As the car approaches the middle of the corner, the springs are already at full compression and/or rebound, and the dampers would be as well. Dampers do not play a roll in the handling of the car once this has occurred, as dampers need to be in-travel (either compressing or rebounding). If the dampers are not in motion, they can not offer resistance.
As we pass the point in which the car is at a settled state in the middle of the turn, you begin to apply throttle for maximum exit speed. Applying the throttle will shift weight to the rear of the car, and as we ease out of the steering the weight will begin shifting back towards the left. As you apply throttle the right-rear shock begins to go into more compression, though would already be near its maximum compression.

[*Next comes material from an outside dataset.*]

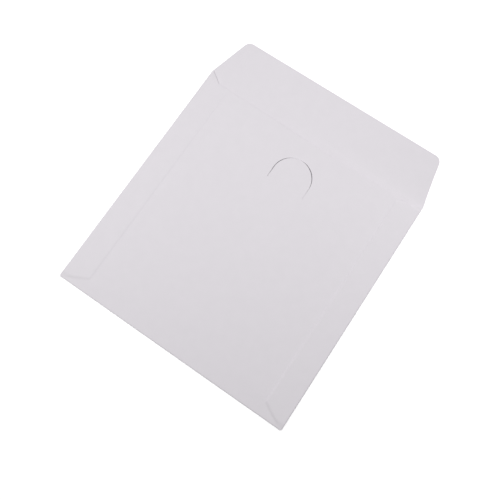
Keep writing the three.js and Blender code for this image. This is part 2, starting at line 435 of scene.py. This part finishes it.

Since we can’t make this spring and shock compress any further, actions can be taken from the diagonal corner (left-front). Altering how that spring deals with the weight shifting will increase or decrease overall front grip.
There are hundreds of variables in dampers, even though there are only four dampers on the car. Changing one will alter the other three as well. One adjustment to the right-front rebound will alter how the weight is shifted to the left-front wheel (Lateral weight transfer in quick succession turns like chicanes or long sweepers), the left-rear (diagonal weight transfer in corners while braking or accelerating), and the right-rear (Longitude weight transfer under braking and acceleration). You have to be aware how one change will affect the other aspects. As usual, any setup change is a compromise between a gain in one area and a loss in another.